Production Environment Monitoring: Use smem to regularly collect PSS data and establish memory usage baselines. Integrate with the /proc filesystem for real-time monitoring, setting appropriate memory usage thresholds.
Performance Optimization: Focus on memory usage peaks and trend changes. Use multiple tools for cross-validation of measurement results to avoid limitations of individual tools.
The following code demonstrates how to integrate multiple tools for comprehensive memory analysis:
#!/bin/bash
# Comprehensive memory analysis script
analyze_memory_usage() {
local pid=$1
local output_dir="memory_analysis_$pid"
mkdir -p "$output_dir"
# Collect basic information
ps -p $pid -o pid,vsz,rss,comm > "$output_dir/ps_info.txt"
cat /proc/$pid/status > "$output_dir/proc_status.txt"
# Use pmap for detailed mappings
pmap -x $pid > "$output_dir/pmap_details.txt"

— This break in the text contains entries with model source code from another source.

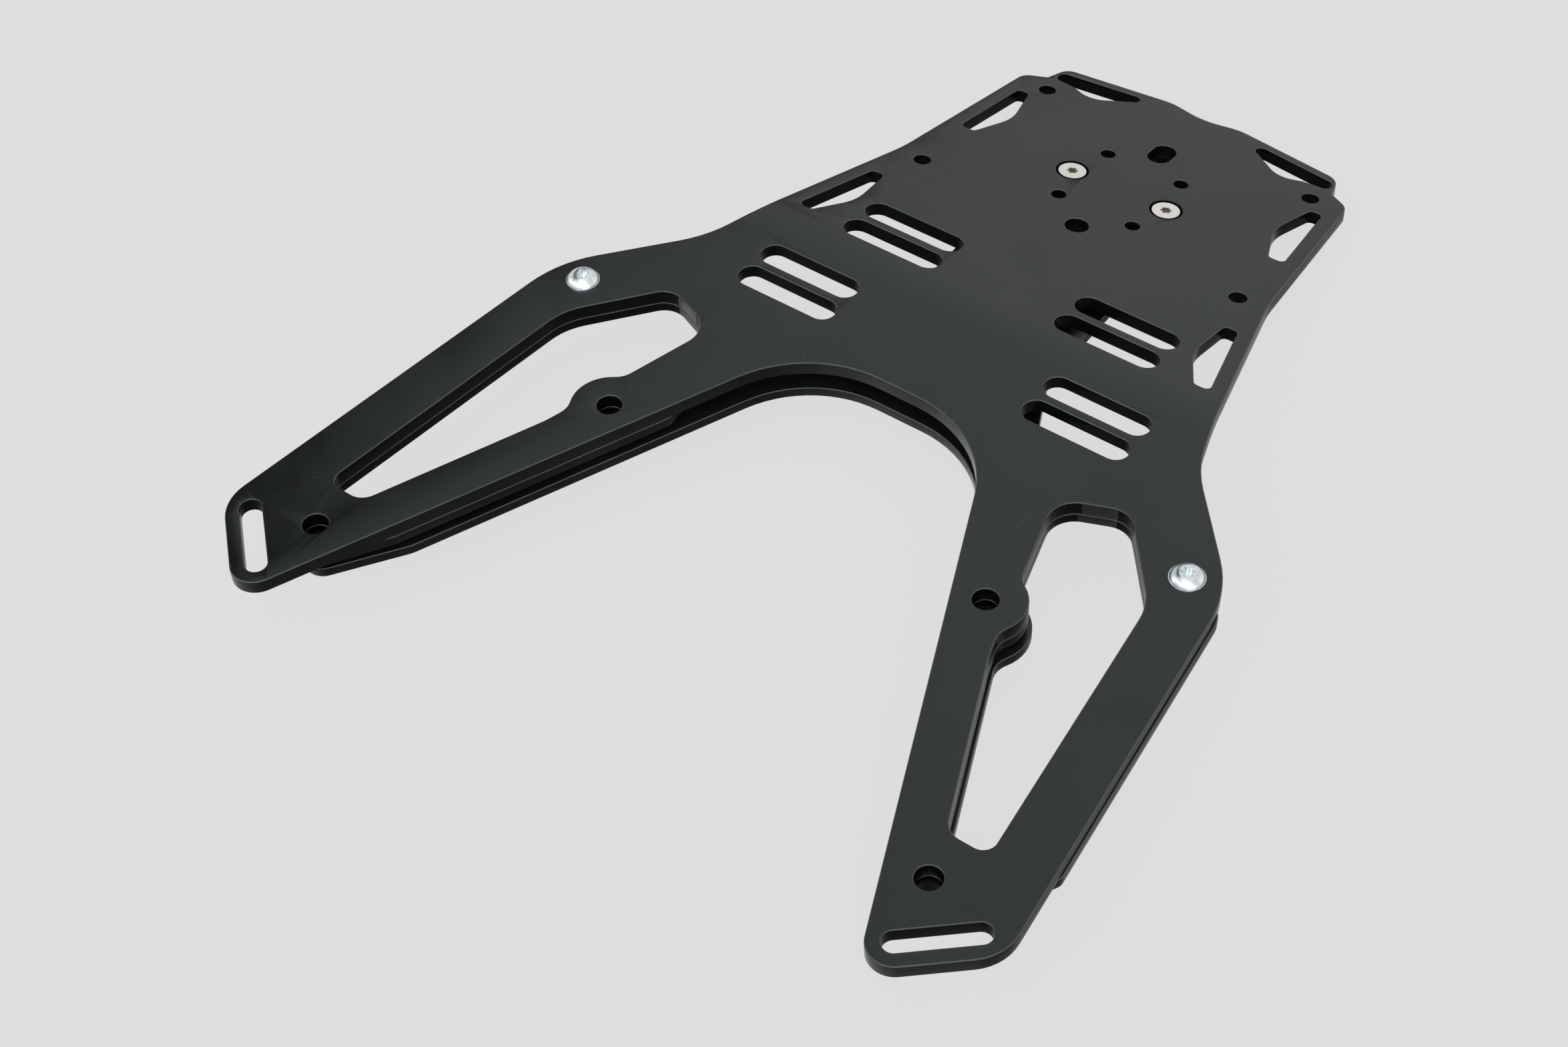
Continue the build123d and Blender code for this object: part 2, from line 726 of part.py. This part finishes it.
export_step(spacer_ring_front_right.part, "parts/spacer_ring_front_right.step")
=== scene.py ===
import bpy
from mathutils import Matrix, Vector


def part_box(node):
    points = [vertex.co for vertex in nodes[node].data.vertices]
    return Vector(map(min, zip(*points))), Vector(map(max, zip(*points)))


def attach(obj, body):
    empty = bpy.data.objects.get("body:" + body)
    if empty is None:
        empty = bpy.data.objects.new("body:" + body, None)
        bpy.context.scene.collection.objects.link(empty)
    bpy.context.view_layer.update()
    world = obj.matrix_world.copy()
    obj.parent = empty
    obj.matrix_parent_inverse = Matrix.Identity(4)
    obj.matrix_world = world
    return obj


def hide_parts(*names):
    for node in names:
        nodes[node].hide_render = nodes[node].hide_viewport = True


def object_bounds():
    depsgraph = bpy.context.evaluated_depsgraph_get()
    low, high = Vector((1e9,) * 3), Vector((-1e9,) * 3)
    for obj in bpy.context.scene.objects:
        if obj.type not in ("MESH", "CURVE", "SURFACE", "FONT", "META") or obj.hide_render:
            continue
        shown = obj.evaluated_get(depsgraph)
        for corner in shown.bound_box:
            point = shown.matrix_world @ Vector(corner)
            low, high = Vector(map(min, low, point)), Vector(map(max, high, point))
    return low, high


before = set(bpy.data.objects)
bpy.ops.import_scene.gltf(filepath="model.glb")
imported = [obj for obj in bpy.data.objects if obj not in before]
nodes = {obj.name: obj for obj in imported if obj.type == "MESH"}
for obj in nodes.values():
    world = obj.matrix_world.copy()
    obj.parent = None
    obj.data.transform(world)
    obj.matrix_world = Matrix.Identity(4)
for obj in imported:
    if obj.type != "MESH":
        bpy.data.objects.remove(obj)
cad_low, cad_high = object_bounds()

# The studio. The rack stands level on a pale grey sweep, seen from above its right arm,
# with a 60 mm lens on a full-frame camera about 1.3 m away.
camera_data = bpy.data.cameras.new("studio_camera")
camera_data.sensor_width = 36.0
camera_data.lens = 60.0
camera_data.clip_start = 0.05
camera_data.clip_end = 60.0
camera = bpy.data.objects.new("studio_camera", camera_data)
bpy.context.scene.collection.objects.link(camera)
to_right = Vector((0.80327, 0.59448, -0.03679)).normalized()
to_back = Vector((0.42270, -0.52545, 0.73840)).normalized()
to_up = to_back.cross(to_right).normalized()
camera.matrix_world = Matrix(
    (
        (to_right.x, to_up.x, to_back.x, 0.5369),
        (to_right.y, to_up.y, to_back.y, -0.6734),
        (to_right.z, to_up.z, to_back.z, 0.9501),
        (0, 0, 0, 1),
    )
)
bpy.context.scene.camera = camera
bpy.context.scene.view_settings.view_transform = "Standard"

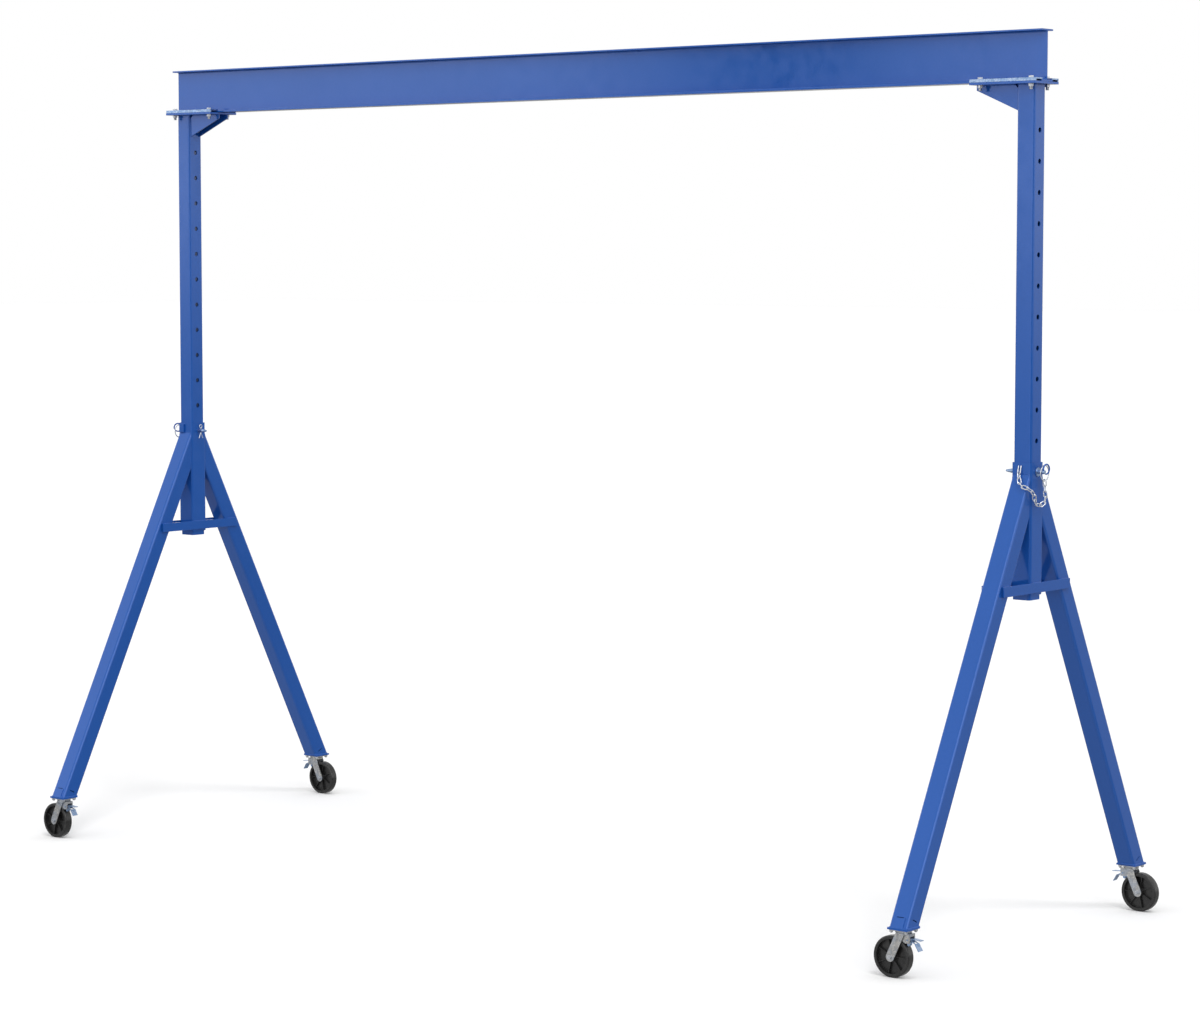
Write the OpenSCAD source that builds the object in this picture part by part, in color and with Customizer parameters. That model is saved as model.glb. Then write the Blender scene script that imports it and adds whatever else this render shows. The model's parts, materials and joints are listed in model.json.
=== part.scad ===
// Portable gantry crane: an I-beam on two height-adjustable A-frames with braked swivel casters.
// Origin: on the floor, under the middle of the beam. +X along the beam, +Z up. Millimetres.
// The crane is the same after half a turn about Z, so the left end is the right end turned round.

/* [Beam] */
// Length of the I-beam
beam_len = 6096; // [3000:1:9000]
// Depth of the I-beam
beam_h = 254; // [200:1:300]
// Width of the beam's flanges
flange_w = 102; // [90:1:120]
// Thickness of the flanges
flange_t = 8.5; // [6:0.5:12]
// Thickness of the web
web_t = 6; // [5:0.5:10]
// Clear height under the beam, in the position drawn
clear_h = 4270; // [3800:1:4400]

/* [Posts and height holes] */
// Width of the square inner post
post_w = 101.6; // [80:0.1:104]
// Wall of the inner post
post_wall = 6; // [4:0.5:8]
// Distance from the beam's end to the post's centre
post_inset = 89; // [80:1:120]
// Distance between height holes
hole_pitch = 152.4; // [100:0.1:160]
// Height holes above the lock pin
holes_above = 11; // [6:1:11]
// Height holes below the lock pin
holes_below = 3; // [1:1:3]

/* [Top bracket] */
// Thickness of the top plate
plate_t = 12; // [8:1:16]
// Width of the top plate across the beam
plate_w = 216; // [200:1:240]
// Length of the top plate along the beam
plate_len = 381; // [340:1:420]
// Height of the gusset plates at the post
gusset_h = 128; // [90:1:180]
// Thickness of a gusset plate and of a flange clamp
gusset_t = 8; // [6:1:10]
// Diameter of the clamp bolts
bolt_d = 16; // [12:1:16]

/* [A-frame] */
// Width of the square outer sleeve
sleeve_w = 114.3; // [112:0.1:120]
// Wall of the sleeve
sleeve_wall = 5; // [4:0.5:6]
// Length of the sleeve
sleeve_len = 657; // [500:1:800]
// Height of the sleeve's top
sleeve_top = 2405; // [2000:1:2500]
// Distance of the lock pin below the sleeve's top
pin_drop = 47; // [40:1:80]
// Width of a square leg
leg_w = 101.6; // [80:0.1:104]
// Wall of a leg
leg_wall = 5; // [4:0.5:6]
// Lean of the legs from upright, in degrees
leg_lean = 26.8; // [20:0.1:30]
// Distance from the beam's line to the middle of a foot plate
foot_y = 1065; // [900:1:1200]
// Height of the cross braces
brace_h = 51; // [40:1:60]
// Length of the cross braces
brace_len = 616; // [580:1:640]

/* [Casters] */
// Diameter of the wheels
wheel_d = 203; // [150:1:203]
// Width of the wheels
wheel_w = 46; // [40:1:50]
// Height of the foot plate's underside
foot_z = 240; // [235:1:250]
// Distance of the axle behind the swivel axis
caster_trail = 56; // [40:1:60]
// Diameter of the axle
axle_d = 12; // [10:1:14]

/* [Lock pin and chain] */
// Diameter of the lock pin
pin_d = 22; // [18:1:24]
// Diameter of the chain wire
chain_wire = 5.5; // [4:0.5:5.5]

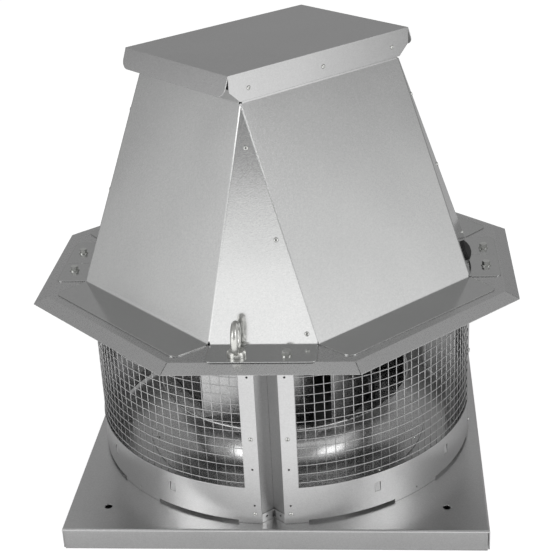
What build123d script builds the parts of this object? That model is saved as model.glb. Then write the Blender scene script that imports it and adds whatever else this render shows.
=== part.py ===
from build123d import *
from math import asin, atan2, cos, degrees, hypot, radians, sin, sqrt
import os

# Roof exhaust fan of bare galvanised sheet.  A square tray sits on the roof curb.  Four
# posts and a round wire guard stand on it and carry an octagonal plate with the motor,
# which hangs a backward-curved impeller over the inlet nozzle.  A folded hood turned by
# 45 degrees covers the motor, and a flat cap covers the vents at the top of the hood.
# Origin: centre of the tray on the plane that it rests on.  The front is -Y.

os.makedirs("parts", exist_ok=True)

# Base tray
base_side = 595.0
base_height = 32.0
base_sheet = 2.0
base_bend = 3.0
base_corner_gap = 3.0
base_opening = 178.0
fixing_spacing = 482.0
fixing_hole = 11.0

# Inlet nozzle and impeller
throat_radius = 128.0
nozzle_sheet = 1.25
nozzle_curve = 52.0
nozzle_lip = 6.0
nozzle_flange = 214.0
nozzle_fixings = 12
nozzle_fixing_inset = 9.0
nozzle_first_fixing = 15.0
eye_clearance = 3.5
eye_overlap = 8.0
impeller_radius = 191.0
shroud_rise = 36.0
shroud_sheet = 1.5
shroud_rim_angle = 24.0
shroud_fullness = (0.8, 0.9)
rim_bead = 2.0
back_plate_height = 236.0
back_plate_sheet = 2.0
blade_count = 6
blade_sheet = 1.5
blade_inner_radius = 131.0
blade_inset = 3.0
blade_tip_azimuth = -34.5
blade_sweep = 57.0
blade_bulge = 14.0

# Guard
guard_radius = 283.0
guard_height = 276.0
guard_sheet = 1.25
post_gap = 31.6
strip_width = 21.5
band_height = 58.0
top_band_height = 16.0
edge_relief = 4.5
relief_start = 10.0
relief_end = 36.6
vent_slot_width = 9.5
vent_slot_height = 14.5
vent_slot_rise = 36.0
vent_slot_azimuth = 14.2
peg_hole = 3.0
peg_hole_rises = (29.5, 88.0, 231.5)
band_hole_rise = 8.0
guard_rivet_rises = (16.0, 136.0)
rivet_shift = 0.3
mesh_wire = 1.3
mesh_pitch = 27.4
mesh_margin = 8.0
weld_bite = 0.2

# Posts
post_sheet = 1.5
post_flange = 22.0
post_depth = 14.5
web_low_radius = 248.0
web_high_radius = 213.0
web_gusset_rise = 66.0
web_rivet_inset = 9.0
web_rivet_rises = (40.0, 120.0, 200.0, 255.0)
foot_height = 14.0
foot_sheet = 1.5
foot_slot_width = 5.0
foot_slot_height = 10.0
foot_hole = 3.0
foot_hole_place = 0.6

# Motor plate
plate_half = 326.0
plate_corner = 121.0
plate_sheet = 2.0
skirt_reach = 18.8
skirt_drop = 8.8
seam_width = 0.8

# Hood
hood_height = 297.5
hood_sheet = 1.25
hood_margin = 46.4
hood_panel_half = 73.0
hood_top_length = 288.5
hood_top_width = 223.1
hood_bend = 4.0
hood_flange_margin = 22.5
hood_flange_inset = 4.5
hood_flange_corner = 11.0
long_upstand = 37.5
short_upstand = 14.5
upstand_inset = 3.0
lap_width = 22.0
relief_radius = 2.6
foot_overhang = 2.2
side_foot_margin = 2.7
foot_inset = 1.0
foot_corner = 8.0
foot_split = 7.0
foot_split_gap = 0.5
hood_rivet_inset = 11.0
hood_rivet_rises = (17.0, 134.0, 247.0)
cable_hole_offset = -14.0
cable_hole_rise = 17.5
cable_hole = 20.0
grommet_lip_width = 5.0
grommet_front = 3.5
grommet_back = 3.0
grommet_height = 9.0
grommet_wall = 2.5

# Cap
cap_rise = 40.5
cap_sheet = 1.25
cap_length = 325.0
cap_skirt_height = 38.0
cap_skirt_length = 290.0
cap_skirt_end_height = 22.2
cap_flare_drop = 27.0
cap_flare_reach = 10.0
cap_flare_corner = 13.0
cap_rivet_drop = 22.2
cap_rivet_spacing = 130.0
vent_bar_width = 12.0
vent_bar_sheet = 1.5
vent_bar_inset = 14.0
vent_bar_rise = 22.5

# Fasteners
rivet_head = 6.6
rivet_head_height = 1.7
rivet_shank = 4.0
rivet_tail = 5.6
rivet_tail_height = 1.6
rivet_sink = 1.0
bolt_shank = 6.0
bolt_hex = 10.0
bolt_hex_height = 5.0
bolt_flange = 14.2
bolt_flange_height = 1.4
nut_height = 5.0
hood_bolt_offset = 32.3
hood_bolt_inset = 19.9
side_bolt_inset = 18.8
shank_clearance = 0.15
bolt_tail = 2.0
drill_length = 10.0
eye_collar = 25.0
eye_collar_height = 7.0
eye_ring_outer = 45.0
eye_ring_inner = 25.0
eye_shank = 10.0
eye_nut_hex = 16.0
eye_nut_height = 8.0

# Motor
motor_flange = 200.0
motor_flange_height = 12.0
motor_spigot = 130.0
motor_bolt_circle = 165.0
motor_bolt_count = 4
motor_first_bolt = 45.0
motor_first_fin = 9.0
motor_bolt = 10.0
motor_bolt_hex = 16.0
motor_bolt_head = 7.0
motor_bolt_nut = 8.0
motor_barrel = 148.0
motor_barrel_height = 140.0
motor_fin_count = 20
motor_fin_height = 7.0
motor_fin_width = 3.0
motor_bore = 92.0
shield_height = 22.0
shield_step = 8.0
bearing_outer = 52.0
bearing_width = 15.0
shaft_diameter = 24.0
shaft_reach = 50.0
rotor_core_height = 90.0
cowl_sheet = 1.5
cowl_height = 52.0
cowl_grille_radius = 45.0
cowl_hole = 9.0
cowl_outer_holes = 12
cowl_inner_holes = 6
fan_radius = 64.0
fan_blades = 7
fan_blade_height = 22.0
fan_blade_inset = 2.5
fan_boss = 24.0
fan_disc = 3.0
terminal_length = 96.0
terminal_width = 84.0
terminal_depth = 42.0
running_clearance = 0.05
air_gap = 0.5
seat_clearance = 0.05

# Impeller hub
hub_radius = 26.0
hub_flange_radius = 58.0
hub_flange_height = 6.0
hub_top_gap = 8.0
hub_web = 7.0
hub_recess_radius = 17.0
hub_screw = 8.0
hub_screw_head = 13.0
hub_screw_head_height = 8.0
hub_washer_radius = 14.0
hub_washer_height = 2.0
hub_screw_bite = 24.0
hub_rivets = 8
hub_rivet_circle = 46.0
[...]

# Collect PSS information if smem available
if command -v smem &> /dev/null; then
smem -P $pid -c "name pss uss rss vss" > "$output_dir/smem_analysis.txt"
fi
echo "Memory analysis completed, results saved in: $output_dir"
}
# Usage example
# analyze_memory_usage 1234
By comprehensively applying these tools and techniques, developers can obtain accurate memory usage data, providing reliable foundations for performance optimization and resource planning. Understanding each tool's appropriate scenarios and limitations is crucial for selecting suitable measurement strategies in practical work.